I’m addicted to my phone.
Addiction is a condition in which a person engages in use of a substance or in a behavior for which the rewarding effects provide compelling incentive to repeatedly pursue the behavior despite detrimental consequences.
I came across Cal Newport’s “Digital Minimalism: Choosing a Focused Life In a Noisy World” last week on someone’s Instagram feed. I jumped over to my library’s website to see if I could get it there. I would have been 26th in line. So I jumped over to Amazon and bought it. It arrived on my doorstep the next day.
Oh, the irony. So many wonderful technological advancements enabled those connections to happen so I could learn (again) that our relationships with tech is suspicious.

I remember the day I got a flip phone. College in Florida my senior year. Friends and I got an apartment together off campus and we made a weird decision at the time to just use cell phones instead of our landline. It felt so foreign.
I remember the day I got a smartphone. Aaron and I lived in Ohio while I was going to seminary and we purchased the first generation iPhone. A day or two later, we were riding in our church bus to a staff retreat. I vividly remember checking my email for the very first time while riding down the road. It felt so surreal to be reading my email on a device in my palm while sitting on a bus instead of on my laptop at home.
Sometimes I miss life before smartphones. Yes, it’s made life more efficient, streamlined and fun in ways. But I’ve always felt uncomfortable with how quickly it’s changing us. As I stare down the facts that I’m a part of the most depressed and anxious generation in human history, I don’t like a lot of the ways it’s changing us.
Here’s one of the disconnects for me. I currently have a pretty sweet gig. A husband who I love, two healthy children who keep me on my toes, a job I adore, a town that feels like home, time to exercise, eat healthy food and a new writing project that’s lighting a new fire in me. On paper, I should be floating on air.
But even with all those beautiful things, I have this nagging sense of busy, overwhelm, stress and unsettled energy. Yes, this is part of normal life, but also…I notice that I pick up my phone whenever I’m bored as a way to numb or check out. I check social media way too many times a day and convince myself it’s normal. I avoid difficult feelings and conversations by reaching for my phone. I miss my children’s bids for connection because I find something on my phone more interesting. I’m very aware that my relationship with tech seems to drive my life instead of the other way around.
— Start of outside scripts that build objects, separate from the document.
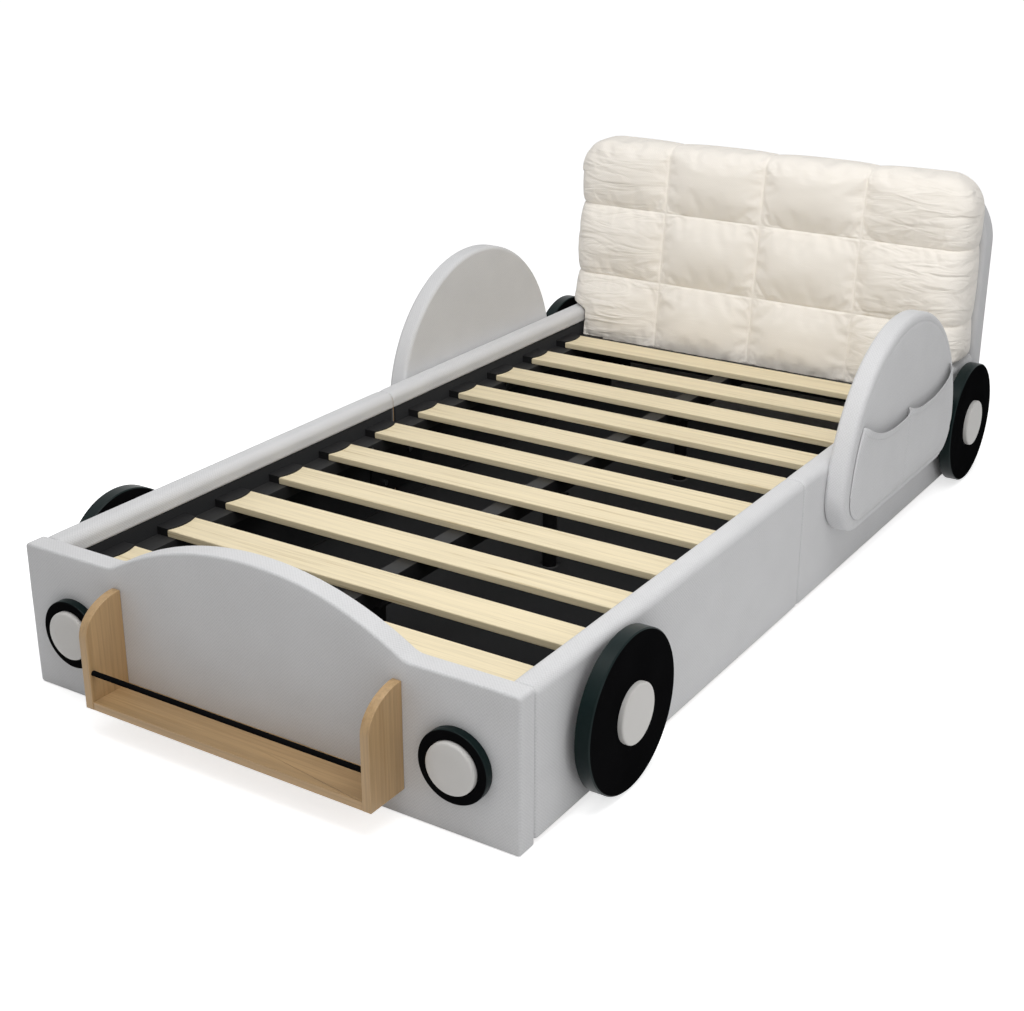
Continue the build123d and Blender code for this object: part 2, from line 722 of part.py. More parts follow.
with BuildPart() as shelf_board:
    board_zs = (shelf_bottom, shelf_bottom + shelf_board_thickness)
    block((-shelf_inner_half, shelf_inner_half), (shelf_front, foot_face), board_zs)
keep(shelf_board, "shelf_board")

with BuildPart() as shelf_rod:
    with Locations(outward(1, 0, rod_y, rod_height)):
        Cylinder(rod_radius, 2 * (shelf_inner_half + rod_socket_depth))
keep(shelf_rod, "shelf_rod")

# Corner brackets, rail joint plates and bolts
bracket_zs = (bracket_top - bracket_height, bracket_top)

with BuildPart() as corner_brackets:
    for side in sides.values():
        side_plate_xs = (side * (inner_half - bracket_plate), side * inner_half)
        board_plate_xs = (side * (inner_half - bracket_width), side * inner_half)
        for corner, along in ((foot_back, 1), (head_face, -1)):
            block(side_plate_xs, (corner, corner + along * bracket_width), bracket_zs)
            block(board_plate_xs, (corner, corner + along * bracket_plate), bracket_zs)
    bolt_holes("bracket_side", "bracket_foot", "bracket_head")
keep(corner_brackets, "corner_brackets")

with BuildPart() as rail_joint_plates:
    joint_ys = (seam_y - joint_plate_length / 2, seam_y + joint_plate_length / 2)
    for side in sides.values():
        block((side * (inner_half - bracket_plate), side * inner_half), joint_ys, bracket_zs)
    bolt_holes("joint")
keep(rail_joint_plates, "rail_joint_plates")

with BuildPart() as bolts:
    for places, length in bolt_groups.values():
        with Locations(*places):
            Cylinder(bolt_radius, length, align=low_align)
            Cylinder(bolt_head_radius, bolt_head_height, align=high_align)
keep(bolts, "bolts")
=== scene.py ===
"""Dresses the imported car-shaped storage bed: padded covers, cushion, pockets, wheels, slats and studio.

Sizes inside the functions are in millimetres and become metres when a mesh is made. +X is the right side of
the bed seen from its foot, +Y runs from the footboard to the headboard, and +Z is up.
"""

import math

import bmesh
import bpy
import numpy as np
from bpy.props import FloatProperty, FloatVectorProperty, IntProperty, PointerProperty
from bpy.types import Operator, Panel, PropertyGroup
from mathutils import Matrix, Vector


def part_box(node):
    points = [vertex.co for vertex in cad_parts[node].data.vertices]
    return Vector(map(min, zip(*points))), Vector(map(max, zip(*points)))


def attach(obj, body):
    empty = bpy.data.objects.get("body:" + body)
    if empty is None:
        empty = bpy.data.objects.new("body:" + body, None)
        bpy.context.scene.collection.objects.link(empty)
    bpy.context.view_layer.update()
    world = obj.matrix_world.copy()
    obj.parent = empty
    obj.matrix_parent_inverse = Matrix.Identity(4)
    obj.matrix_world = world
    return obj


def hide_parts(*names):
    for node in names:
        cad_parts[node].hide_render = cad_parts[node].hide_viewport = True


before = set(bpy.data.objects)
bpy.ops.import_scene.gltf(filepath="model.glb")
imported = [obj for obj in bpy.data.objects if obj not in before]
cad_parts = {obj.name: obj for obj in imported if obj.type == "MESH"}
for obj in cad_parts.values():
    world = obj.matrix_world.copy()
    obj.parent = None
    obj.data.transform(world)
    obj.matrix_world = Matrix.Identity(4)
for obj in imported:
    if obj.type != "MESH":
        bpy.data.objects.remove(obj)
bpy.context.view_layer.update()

bl_info = {
    "name": "Upholstered Storage Bed",
    "version": (1, 0, 0),
    "blender": (4, 5, 0),
    "location": "View3D > Sidebar > Bed",
    "description": "Builds the soft covers, cushion, wheels, shelf and slats of a storage bed around its CAD frame",
    "category": "Add Mesh",
}

MM = 0.001
BODY = "root"
SIDES = {"left": -1, "right": 1}


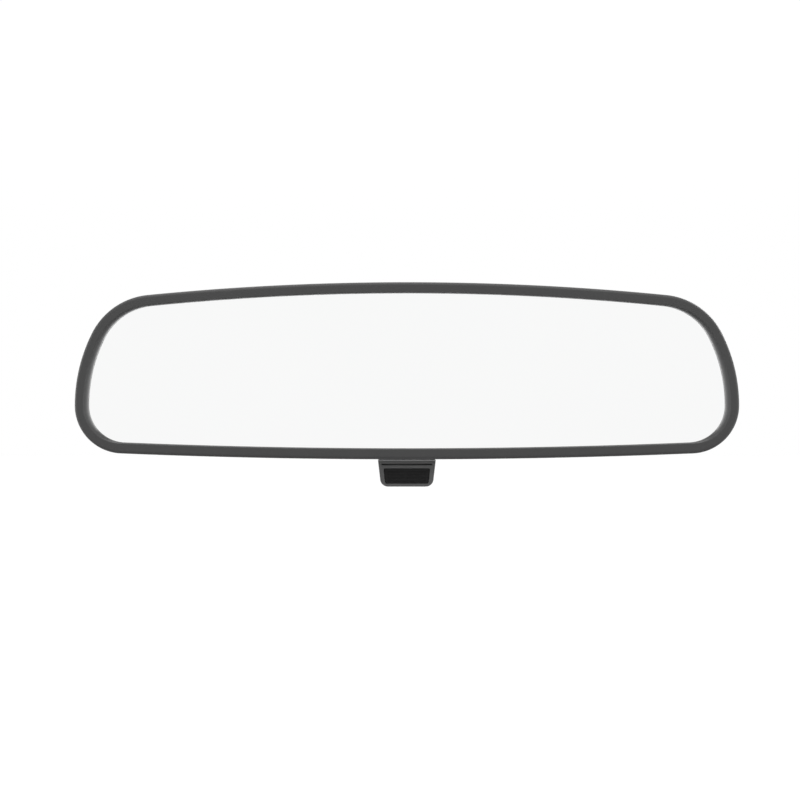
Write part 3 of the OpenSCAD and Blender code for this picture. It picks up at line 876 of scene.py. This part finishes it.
out_a = math.degrees(math.acos(mouth / tube_out))
in_a = math.degrees(math.acos(mouth / tube_in))
out_r = tube_out * math.sin(math.radians(out_a))
in_r = tube_in * math.sin(math.radians(in_a))
tube_path = [((in_r, -mouth), 0.25), ((out_r, -mouth), 0.55)]
tube_path += ball_arc(tube_out, out_a + 5, 90)
for h in (9.0, ARM - 9.0):
    for along, inset, r in ((-1.1, 0, 0.6), (-0.45, 0.4, 0.5), (0.45, 0.4, 0.5), (1.1, 0, 0.6)):
        tube_path.append(((tube_out - inset, h + along), r))
tube_path += ball_arc(tube_out, 90, out_a + 5, h0=ARM, sign=-1)
tube_path += [((out_r, ARM + mouth), 0.55), ((in_r, ARM + mouth), 0.25)]
tube_path += ball_arc(tube_in, in_a + 5, 90, h0=ARM, sign=-1)
tube_path += ball_arc(tube_in, 90, in_a + 5)
tube = lathe("tube_look", fillet(tube_path, True, 5), ball_1, (0, -1, 0), n=128)
dress(tube, "painted_tube", "arm", "arm_tube")


# ---- ball studs ----

NECK_R, HEX_FLATS = 2.5, 9.0


def direction(drop):
    """Towards the driver, dropping by an angle."""
    return np.array([0, -math.cos(math.radians(drop)), -math.sin(math.radians(drop))])


def stud_look(name, shank, at, axis):
    """Ball with a neck, and the rest of its shank as a path of (radius, height from the ball's centre)."""
    meet = math.asin(NECK_R / BALL)
    t = np.linspace(math.radians(179.5), meet + math.radians(2), 40)
    ball = [((BALL * math.sin(q), BALL * math.cos(q)), 0) for q in t]
    neck = [((NECK_R, BALL * math.cos(meet)), 0.5)]
    return lathe(name, fillet(ball + neck + shank, False, 4), at, axis, closed=False)


base_shank = [
    ((NECK_R, 9.9), 0.3),
    ((4.5, 9.9), 0.35),
    ((4.5, 11), 0.1),
    ((3.0, 11), 0),
    ((3.0, 16.6), 0.3),
    ((0, 16.6), 0),
]
stud_1 = stud_look("base_stud_look", base_shank, ball_1, -direction(BASE_LEAN))
dress(stud_1, "bright_steel", "windscreen_mount", "base_ball_stud")

mirror_shank = [
    ((NECK_R, 11), 1.0),
    ((3.6, 18), 0.3),
    ((4.4, 18.05), 0),
    ((4.4, 21.98), 0),
    ((2.5, 22), 0),
    ((2.5, 33.0), 0.2),
    ((2.2, 33.28), 0),
    ((0, 33.28), 0),
]
stud_2 = stud_look("mirror_stud_shaft", mirror_shank, ball_2, direction(HEAD_DROP))
w, u, v = frame_of(direction(HEAD_DROP))
turn = np.radians(60 * np.arange(6))
hexagon = round_poly(HEX_FLATS / math.sqrt(3) * np.stack([np.cos(turn), np.sin(turn)], 1), 0.25, 3)


def to_stud(p, h):
    """From the hexagon's plane to the mirror stud, at a height from the ball's centre."""
    return ball_2 + h * w + p[:, :1] * u + p[:, 1:] * v


nut_flange = prism("flange", hexagon, to_stud, 18, 22, edge=0.35)
stud_2 = join("mirror_stud_look", [stud_2, nut_flange])
dress(stud_2, "bright_steel", "carrier", "mirror_ball_stud")


# ---- windscreen mount ----

screen_cos, screen_sin = math.cos(math.radians(SCREEN)), math.sin(math.radians(SCREEN))
tilt = np.array([[1, 0, 0], [0, screen_cos, screen_sin], [0, -screen_sin, screen_cos]])


def on_screen(points):
    """From the windscreen's own frame to the row frame: local +Z goes out through the glass."""
    return np.asarray(points, float) @ tilt.T


# (width, length, corner radius, shift along the screen, depth) and rounding
base_path = fillet(
    [
        ((24, 35, 4, 0.5, -1.2), 0),
        ((30, 41, 6, 0.5, -1.2), 0.8),
        ((30, 41, 6, 0.5, -5.2), 2.4),
        ((23, 35.4, 7, 0.8, -12.4), 2.4),
        ((10, 20, 4, 0.8, -12.4), 0),
    ],
    False,
    7,
)
rings = []
for width, length, r, off, z in base_path:
    p = round_rect(width, length, r, 10)
    rings.append(on_screen(np.stack([p[:, 0], p[:, 1] + off, np.full(len(p), z)], 1)))
base = loft("base_look", rings)


BUTTON_L, BUTTON_HALF, BUTTON_T, TAPER = 32.0, 9.6, 4.6, 0.9


def wedge_ring(z, grow, more=0.0):
    """The wedge button's section at a depth, grown all round and lengthened downwards by more."""
    undercut = -z / BUTTON_T * TAPER
    top = BUTTON_HALF + grow + undercut
    low = top + TAPER + more * TAPER / BUTTON_L
    y0, y1 = -BUTTON_L / 2 - grow, BUTTON_L / 2 + more
    return on_screen([[-top, y0, z], [top, y0, z], [low, y1, z], [-low, y1, z]])


channel = [wedge_ring(z, grow, 14) for z, grow in ((0.5, 0.45), (-1.2, 0.45), (-1.55, 0.12), (-4.72, 0.12))]
base = cut(base, loft("channel", channel))
screw_at = on_screen([[0, 13.4, 0]])[0]
hole = [(0, -14), (3.1, -14), (3.1, -12.4), (2.53, -11.9), (2.53, -3), (0, -3)]
base = cut(base, lathe("hole", hole, screw_at, screen_n, closed=False, n=64))
boss = fillet(
    [((3.05, 10.98), 0.2), ((5.4, 10.98), 0.6), ((6.6, 14.0), 2.0), ((8.6, 17.2), 0), ((3.05, 17.2), 0)],
    True,
    5,
)
base = join("base_look", [base, lathe("boss", boss, ball_1, -direction(BASE_LEAN), n=96)])
dress(base, "painted_casting", "windscreen_mount", "mount_base")

button_path = [(0.0, -0.25), (-0.07, -0.07), (-0.25, 0.0), (-4.35, 0.0), (-4.53, -0.07), (-4.6, -0.25)]
button = loft("button_look", [wedge_ring(z, grow) for z, grow in button_path])
dress(button, "button_metal", "windscreen_mount", "mount_button")


# ---- stage: pale floor, soft light, the camera of the photograph ----

scene = bpy.context.scene
scene.view_settings.view_transform = "Standard"
scene.view_settings.look = "None"

# the floor, in metres: white far away, with a painted grey shadow pool under the mirror that its glass
# reflects
FLOOR_HALF, FLOOR_Z = 9, -0.34
corners = [(x * FLOOR_HALF, y * FLOOR_HALF, FLOOR_Z) for x, y in ((-1, -1), (1, -1), (1, 1), (-1, 1))]
floor_mesh = bpy.data.meshes.new("floor")
floor_mesh.from_pydata(corners, [], [(0, 1, 2, 3)])
floor = new_object("floor", floor_mesh)
look = Nodes("floor_painted_shadow")
offset = look.add("ShaderNodeVectorMath", operation="DISTANCE")
look.link(look.coord, offset.inputs[0])
offset.inputs[1].default_value = (0, -0.45, FLOOR_Z)
# painted shadow: the floor's colour darkens towards a spot under the mirror
shadow_pool = look.spread(offset.outputs["Value"], 0.0, 1.0, 0.45, 1.15)
shadow_pool.node.interpolation_type = "SMOOTHSTEP"
look.set(Base_Color=look.tint(shadow_pool, (0.37, 0.37, 0.375), (0.945, 0.945, 0.945)))
look.set(Roughness=look.spread(look.noise(9, 3), 0.9, 1.0))
floor.data.materials.append(look.mat)

world = bpy.data.worlds.new("studio")
scene.world = world
world.use_nodes = True
tree = world.node_tree
background = next(n for n in tree.nodes if n.type == "BACKGROUND")
coord = tree.nodes.new("ShaderNodeTexCoord")
parts = tree.nodes.new("ShaderNodeSeparateXYZ")
lift = tree.nodes.new("ShaderNodeMapRange")
tree.links.new(coord.outputs["Generated"], parts.inputs[0])
tree.links.new(parts.outputs["Z"], lift.inputs["Value"])
lift.inputs["From Min"].default_value, lift.inputs["From Max"].default_value = 0.1, 1.0
lift.inputs["To Min"].default_value, lift.inputs["To Max"].default_value = 1.0, 1.14
tree.links.new(lift.outputs["Result"], background.inputs["Strength"])
background.inputs["Color"].default_value = (1, 1, 1, 1)


def softbox(name, at, target, size, power):
    """Soft rectangular lamp aimed at a point; metres and watts."""
    data = bpy.data.lights.new(name, "AREA")
    data.shape, data.size, data.size_y, data.energy = "RECTANGLE", size[0], size[1], power
    lamp = bpy.data.objects.new(name, data)
    scene.collection.objects.link(lamp)
    lamp.location = at
    lamp.rotation_mode = "QUATERNION"
    lamp.rotation_quaternion = (Vector(target) - Vector(at)).to_track_quat("-Z", "Y")


middle = Vector(HEAD * MM)
softbox("side_left", (-1.5, -0.75, 0.1), middle, (0.5, 1.2), 9)
softbox("side_right", (1.5, -0.75, 0.1), middle, (0.5, 1.2), 9)
softbox("front_top", (0.0, -1.0, 1.5), middle, (1.8, 0.9), 14)
softbox("overhead", (-0.3, 0.35, 1.5), middle, (1.4, 1.1), 10)
softbox("rear_key", (1.3, 0.8, 0.9), middle, (0.9, 1.1), 24)
softbox("rear_fill", (-1.5, 0.6, -0.05), middle, (0.3, 1.0), 7)

cam_data = bpy.data.cameras.new("camera")
camera = bpy.data.objects.new("camera", cam_data)
scene.collection.objects.link(camera)
cam_data.sensor_width, cam_data.lens = 36.0, 80.0
CAMERA_X, CAMERA_BACK, CAMERA_UP = -2.62, 667.7, 2.05
camera.location = (CAMERA_X * MM, (HEAD[1] - CAMERA_BACK) * MM, (HEAD[2] + CAMERA_UP) * MM)
camera.rotation_euler = (math.radians(90), 0, 0)
cam_data.clip_start, cam_data.clip_end = 0.01, 100
scene.camera = camera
The sheer number of things I do on my phone astounds me. I use my phone to listen to music, write down notes, set reminders, check email, look at social media, take pictures and video, connect with my family, look at my calendar, deposit checks at the bank, meditate in the mornings, check the weather, watch Netflix, back up Amazon photos, listen to podcasts and track my exercise.
And yes, I use it as a phone.
Did you know that when Steve Jobs invented the iPhone, it was supposed to be an iPod that made phone calls? Their core mission was playing music and making phone calls. Steve Jobs was initially dismissive of the idea that the iPhone would become more than that. Newport points out what many of us forget about in the evolution of smartphones and social media. “In addition to being massive and transformational, [it] was also unexpected and unplanned.”
He goes on to say, “These changes crept up on us and happened fast, before we had a chance to step back and ask what we really wanted out of the rapid advances of the past decade. We added new technologies to the periphery of our experience for minor reasons, then woke morning to discover that they had colonized the core of our daily life. We didn’t, in other words, sign up for the digital world in which we’re currently entrenched; we seem to have stumbled backward into it.”
I deeply appreciate Newport’s invitation in Digital Minimalism to think reflectively about what elements of our digital lives are truly serving what we value and to let go of the peripheral noise. There are an increasing number of benefits to leading a quieter life when it comes to tech noise in our lives. I don’t want to miss this one life I get to live because my eyes were glued to a screen full of apps that while making my life “easier” are also intentionally designed to be addictive. I appreciated hearing of whistleblowers in the tech field and their courage to share how worried they are for our relationship with these devices. Their stories are worth a listen. Newport summarizes them well.
Newport’s invitation is to a 30 day digital declutter phase followed by intentional reintegration of tools that serve what we deeply value. We’re invited to cultivate analog activities as well. I’m arranging this phase now and will move into it in the next couple days. I’m fascinated to see what I’ll learn about myself and life around me.
I already notice one interesting difference. My life already feels quieter, richer and slower just from receiving permission to question, explore and have agency in this area of my life. Newport calls it autonomy. We’re tired of feeling so controlled by our technology. But we’re actually in charge of it and get to choose how it serves our lives, not the other way around.